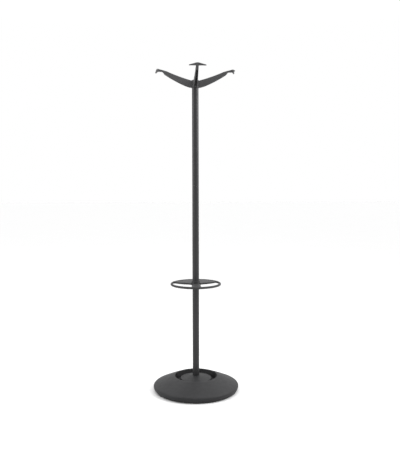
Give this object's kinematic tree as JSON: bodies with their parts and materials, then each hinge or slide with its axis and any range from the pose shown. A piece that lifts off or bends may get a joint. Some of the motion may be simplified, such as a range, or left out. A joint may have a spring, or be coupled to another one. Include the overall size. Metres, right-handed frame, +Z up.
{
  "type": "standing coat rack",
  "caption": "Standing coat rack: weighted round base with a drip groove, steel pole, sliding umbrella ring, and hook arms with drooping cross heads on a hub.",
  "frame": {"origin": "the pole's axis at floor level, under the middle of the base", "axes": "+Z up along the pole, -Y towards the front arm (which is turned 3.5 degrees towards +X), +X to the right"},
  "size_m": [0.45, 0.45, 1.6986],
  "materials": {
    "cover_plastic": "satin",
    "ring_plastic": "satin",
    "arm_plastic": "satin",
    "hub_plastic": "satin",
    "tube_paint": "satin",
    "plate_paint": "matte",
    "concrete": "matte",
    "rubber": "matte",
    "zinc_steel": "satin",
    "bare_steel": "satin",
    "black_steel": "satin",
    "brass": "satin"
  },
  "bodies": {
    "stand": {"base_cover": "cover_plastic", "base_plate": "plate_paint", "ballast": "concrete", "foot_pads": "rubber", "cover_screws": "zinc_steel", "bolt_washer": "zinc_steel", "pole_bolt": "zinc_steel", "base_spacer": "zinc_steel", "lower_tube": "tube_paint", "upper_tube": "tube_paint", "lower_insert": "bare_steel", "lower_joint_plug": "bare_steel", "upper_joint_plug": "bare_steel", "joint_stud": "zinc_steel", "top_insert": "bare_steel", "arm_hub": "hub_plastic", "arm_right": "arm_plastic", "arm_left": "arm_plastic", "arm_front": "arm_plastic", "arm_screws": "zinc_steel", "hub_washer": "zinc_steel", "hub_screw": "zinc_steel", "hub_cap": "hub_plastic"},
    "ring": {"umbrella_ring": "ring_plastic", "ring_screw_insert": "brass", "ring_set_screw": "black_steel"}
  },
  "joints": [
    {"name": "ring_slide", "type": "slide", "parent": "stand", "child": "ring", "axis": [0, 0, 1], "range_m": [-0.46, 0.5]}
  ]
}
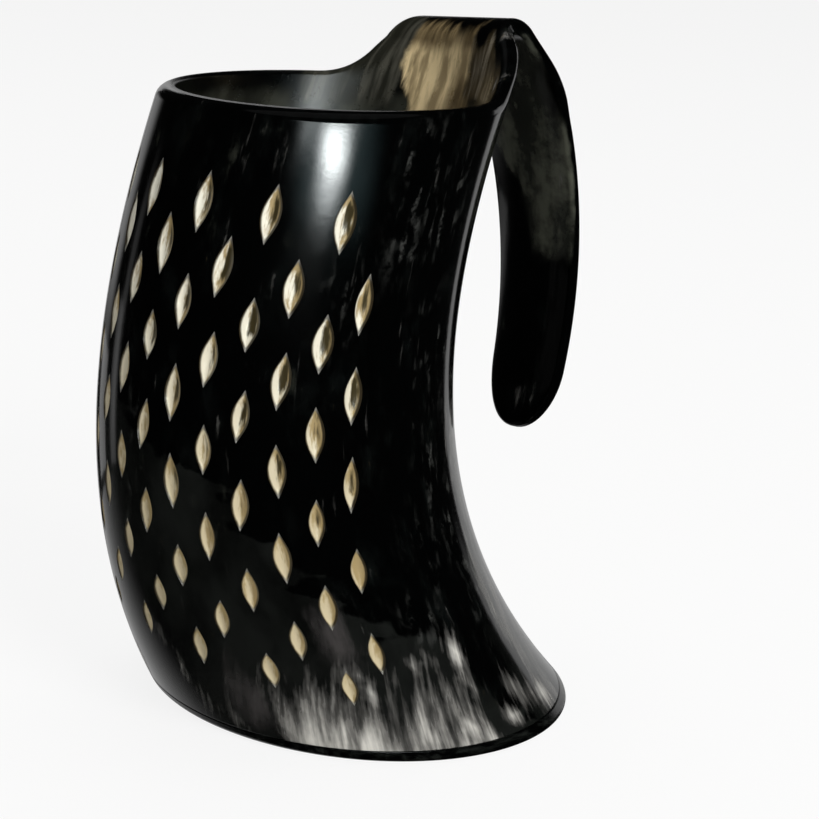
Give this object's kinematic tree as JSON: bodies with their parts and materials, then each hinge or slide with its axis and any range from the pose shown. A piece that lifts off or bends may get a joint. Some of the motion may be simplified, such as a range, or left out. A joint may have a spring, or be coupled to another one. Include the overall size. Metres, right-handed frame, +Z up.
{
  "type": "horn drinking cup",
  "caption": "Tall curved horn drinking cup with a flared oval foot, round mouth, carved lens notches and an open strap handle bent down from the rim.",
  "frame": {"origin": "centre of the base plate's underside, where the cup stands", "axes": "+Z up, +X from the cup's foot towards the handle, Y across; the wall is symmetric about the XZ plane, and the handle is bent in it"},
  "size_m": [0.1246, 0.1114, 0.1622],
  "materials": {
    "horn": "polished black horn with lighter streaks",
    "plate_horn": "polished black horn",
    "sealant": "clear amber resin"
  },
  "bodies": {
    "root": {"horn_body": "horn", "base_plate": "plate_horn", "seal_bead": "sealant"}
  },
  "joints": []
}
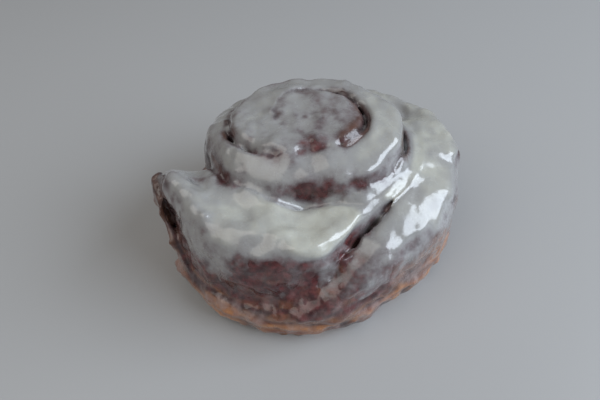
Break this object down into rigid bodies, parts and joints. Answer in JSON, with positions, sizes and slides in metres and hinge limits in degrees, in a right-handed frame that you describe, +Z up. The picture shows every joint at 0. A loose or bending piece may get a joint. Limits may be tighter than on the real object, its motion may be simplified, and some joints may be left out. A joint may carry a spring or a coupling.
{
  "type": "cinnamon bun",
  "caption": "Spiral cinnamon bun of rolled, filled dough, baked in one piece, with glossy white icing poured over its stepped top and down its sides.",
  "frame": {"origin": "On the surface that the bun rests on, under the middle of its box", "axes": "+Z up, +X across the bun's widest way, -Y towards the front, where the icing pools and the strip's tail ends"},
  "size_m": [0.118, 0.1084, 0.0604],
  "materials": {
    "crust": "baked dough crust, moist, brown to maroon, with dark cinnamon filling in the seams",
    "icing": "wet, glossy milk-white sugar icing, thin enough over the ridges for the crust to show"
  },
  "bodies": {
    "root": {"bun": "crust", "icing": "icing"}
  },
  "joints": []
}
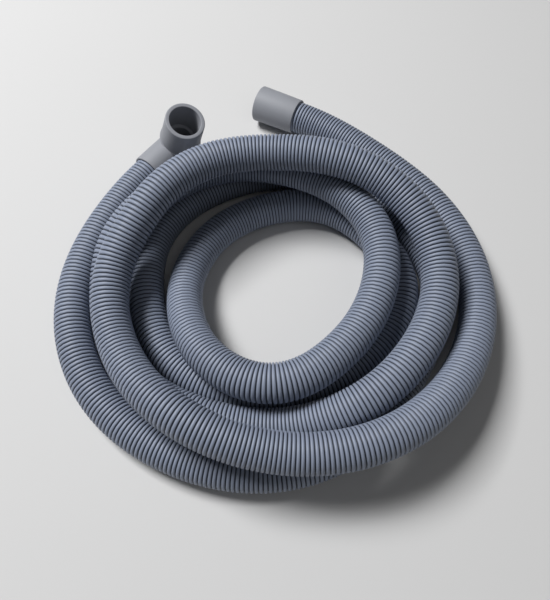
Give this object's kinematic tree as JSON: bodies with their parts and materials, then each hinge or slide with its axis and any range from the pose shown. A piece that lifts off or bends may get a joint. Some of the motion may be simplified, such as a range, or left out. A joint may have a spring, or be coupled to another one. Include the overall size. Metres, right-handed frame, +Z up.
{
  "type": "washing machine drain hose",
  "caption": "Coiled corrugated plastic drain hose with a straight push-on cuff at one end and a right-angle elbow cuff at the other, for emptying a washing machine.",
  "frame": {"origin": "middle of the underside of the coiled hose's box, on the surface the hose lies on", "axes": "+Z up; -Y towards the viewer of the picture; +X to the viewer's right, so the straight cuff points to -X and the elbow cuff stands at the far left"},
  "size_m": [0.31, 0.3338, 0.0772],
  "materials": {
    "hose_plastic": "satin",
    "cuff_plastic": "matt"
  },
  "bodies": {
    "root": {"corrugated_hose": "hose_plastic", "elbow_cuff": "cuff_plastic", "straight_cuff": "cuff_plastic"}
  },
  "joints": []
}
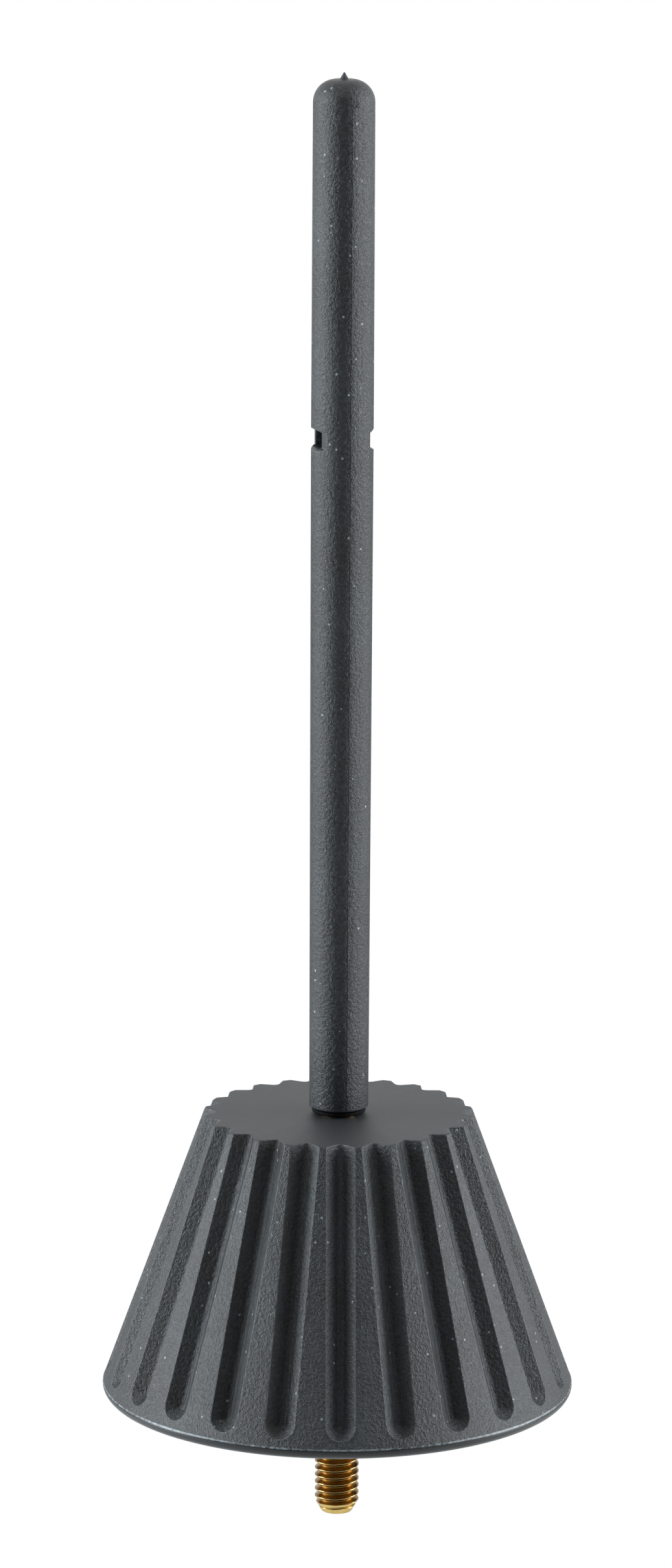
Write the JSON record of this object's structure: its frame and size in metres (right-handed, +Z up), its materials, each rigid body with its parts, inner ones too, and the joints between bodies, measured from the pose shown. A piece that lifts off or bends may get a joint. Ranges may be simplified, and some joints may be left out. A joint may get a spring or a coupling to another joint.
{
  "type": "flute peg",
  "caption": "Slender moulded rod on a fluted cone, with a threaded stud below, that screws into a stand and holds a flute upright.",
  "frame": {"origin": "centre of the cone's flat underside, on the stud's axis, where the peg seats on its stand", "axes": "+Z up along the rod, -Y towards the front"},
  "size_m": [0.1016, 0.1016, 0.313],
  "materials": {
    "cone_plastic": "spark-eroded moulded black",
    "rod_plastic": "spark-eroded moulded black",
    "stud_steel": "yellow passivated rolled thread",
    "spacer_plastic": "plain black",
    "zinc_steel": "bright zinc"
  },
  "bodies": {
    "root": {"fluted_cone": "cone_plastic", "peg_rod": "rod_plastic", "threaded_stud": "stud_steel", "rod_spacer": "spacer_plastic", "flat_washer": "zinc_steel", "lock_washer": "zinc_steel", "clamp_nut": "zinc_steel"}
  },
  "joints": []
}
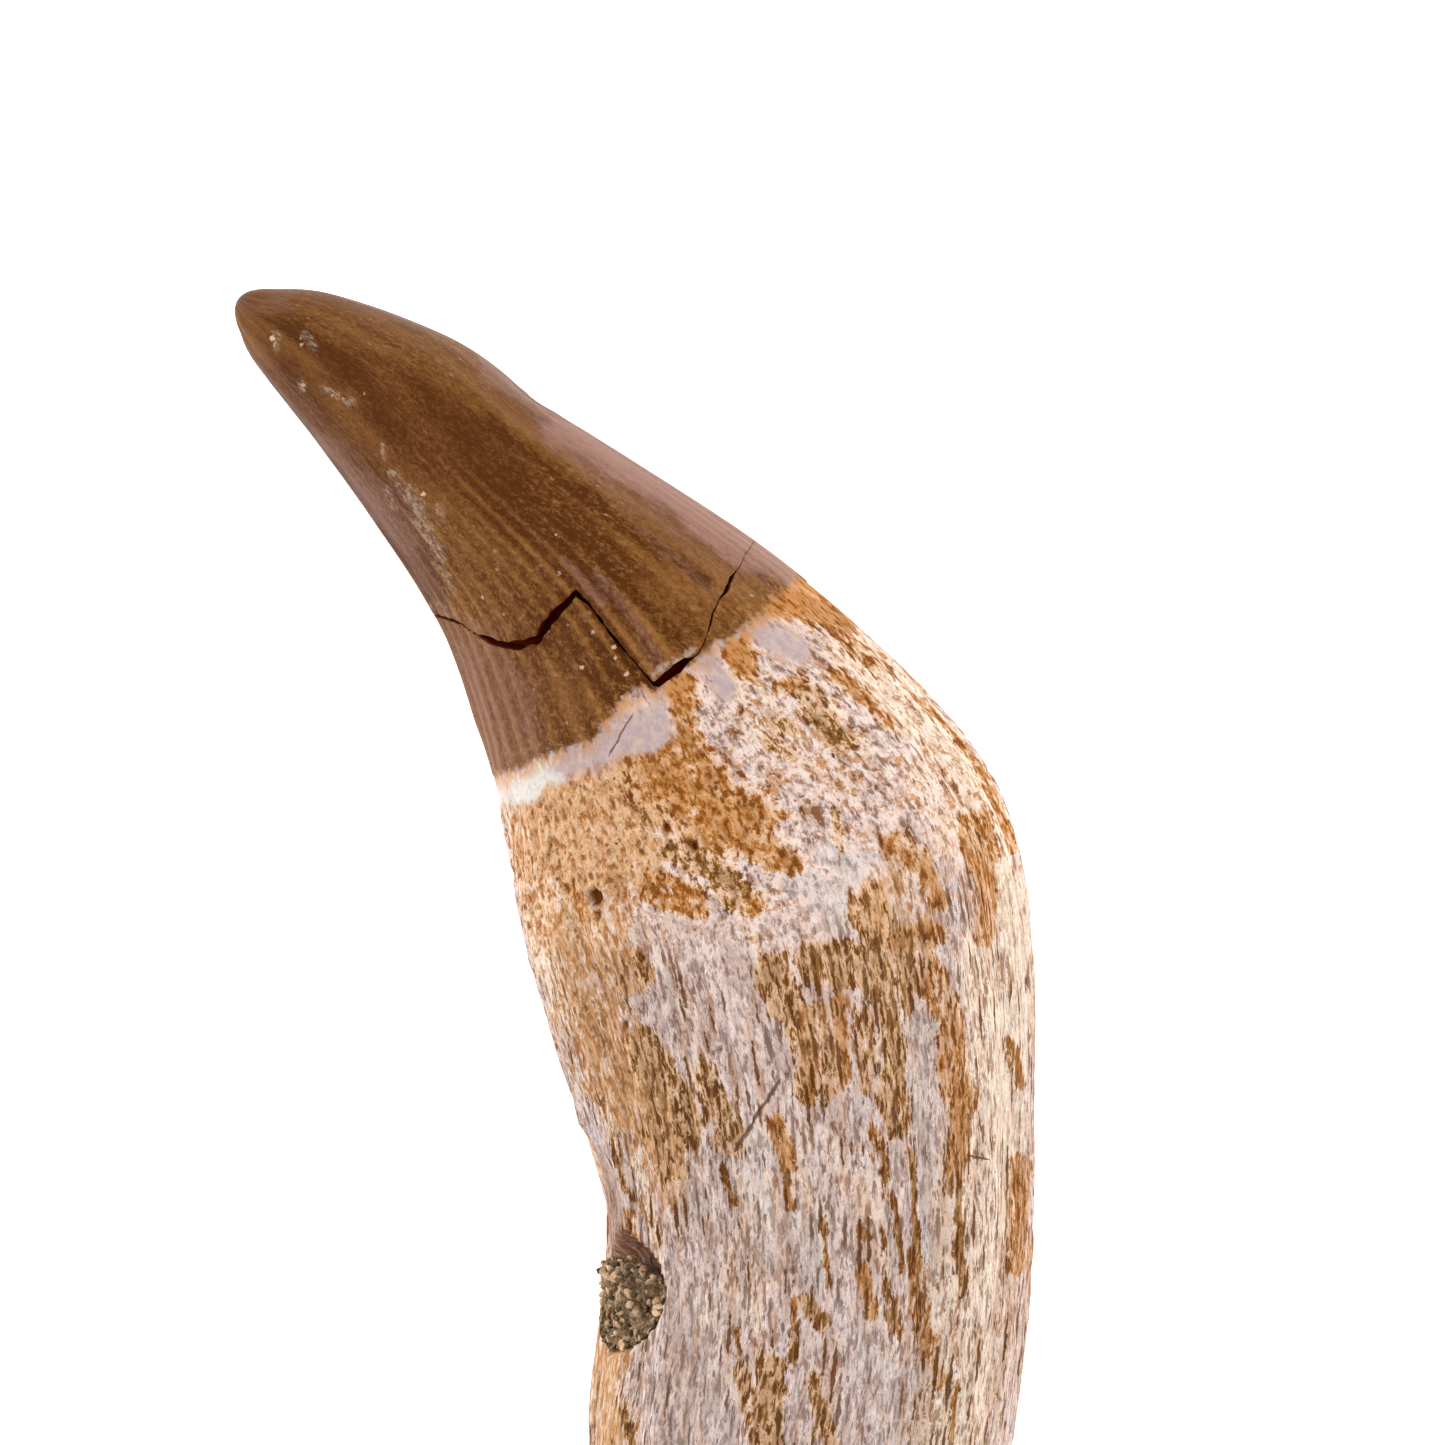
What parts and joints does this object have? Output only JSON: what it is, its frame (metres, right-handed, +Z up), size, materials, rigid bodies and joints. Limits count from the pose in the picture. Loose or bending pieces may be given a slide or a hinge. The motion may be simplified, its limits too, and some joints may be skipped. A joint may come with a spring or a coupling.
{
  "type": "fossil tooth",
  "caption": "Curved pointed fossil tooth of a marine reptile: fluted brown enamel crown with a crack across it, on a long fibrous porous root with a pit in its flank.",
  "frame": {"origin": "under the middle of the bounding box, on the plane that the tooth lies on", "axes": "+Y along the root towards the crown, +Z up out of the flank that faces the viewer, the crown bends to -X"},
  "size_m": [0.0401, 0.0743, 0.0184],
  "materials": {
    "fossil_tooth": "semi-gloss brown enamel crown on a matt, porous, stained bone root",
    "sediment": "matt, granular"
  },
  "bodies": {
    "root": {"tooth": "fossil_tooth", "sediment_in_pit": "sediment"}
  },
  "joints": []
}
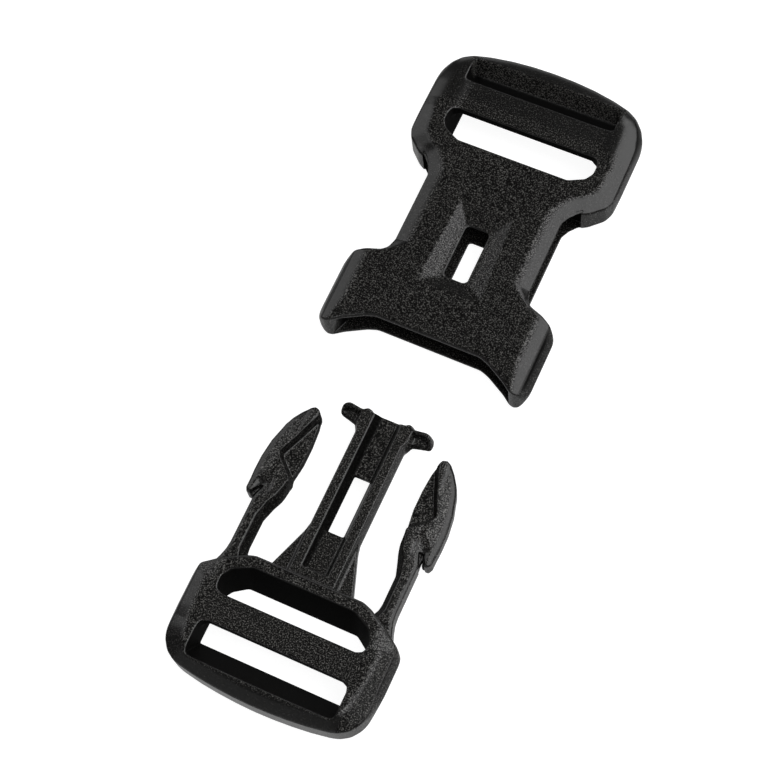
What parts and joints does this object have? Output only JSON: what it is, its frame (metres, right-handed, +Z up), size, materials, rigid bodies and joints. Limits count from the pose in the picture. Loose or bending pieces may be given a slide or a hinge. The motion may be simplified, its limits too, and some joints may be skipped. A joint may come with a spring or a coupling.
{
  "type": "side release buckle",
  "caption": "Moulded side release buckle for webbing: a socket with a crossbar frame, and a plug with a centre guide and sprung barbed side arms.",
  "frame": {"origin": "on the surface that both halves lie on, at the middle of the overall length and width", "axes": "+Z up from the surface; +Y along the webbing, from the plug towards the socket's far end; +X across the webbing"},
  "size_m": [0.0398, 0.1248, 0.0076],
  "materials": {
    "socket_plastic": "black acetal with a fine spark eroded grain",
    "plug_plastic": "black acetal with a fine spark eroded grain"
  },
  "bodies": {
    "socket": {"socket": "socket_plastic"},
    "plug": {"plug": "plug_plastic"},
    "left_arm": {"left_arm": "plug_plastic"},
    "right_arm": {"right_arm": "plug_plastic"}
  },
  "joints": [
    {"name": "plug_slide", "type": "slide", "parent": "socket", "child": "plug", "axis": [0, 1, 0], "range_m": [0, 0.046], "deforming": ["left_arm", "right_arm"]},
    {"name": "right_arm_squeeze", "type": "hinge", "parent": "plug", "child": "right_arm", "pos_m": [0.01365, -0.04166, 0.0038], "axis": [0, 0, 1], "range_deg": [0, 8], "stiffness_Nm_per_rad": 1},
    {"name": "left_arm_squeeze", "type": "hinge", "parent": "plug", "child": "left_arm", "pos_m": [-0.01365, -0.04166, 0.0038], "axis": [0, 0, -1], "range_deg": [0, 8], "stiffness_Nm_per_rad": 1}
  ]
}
··········
* What the exercise asks *
Set out every line from the material that contains the string "degrees".

* Solution to this problem *
  "frame": {"origin": "the pole's axis at floor level, under the middle of the base", "axes": "+Z up along the pole, -Y towards the front arm (which is turned 3.5 degrees towards +X), +X to the right"},
Break this object down into rigid bodies, parts and joints. Answer in JSON, with positions, sizes and slides in metres and hinge limits in degrees, in a right-handed frame that you describe, +Z up. The picture shows every joint at 0. A loose or bending piece may get a joint. Limits may be tighter than on the real object, its motion may be simplified, and some joints may be left out. A joint may carry a spring or a coupling.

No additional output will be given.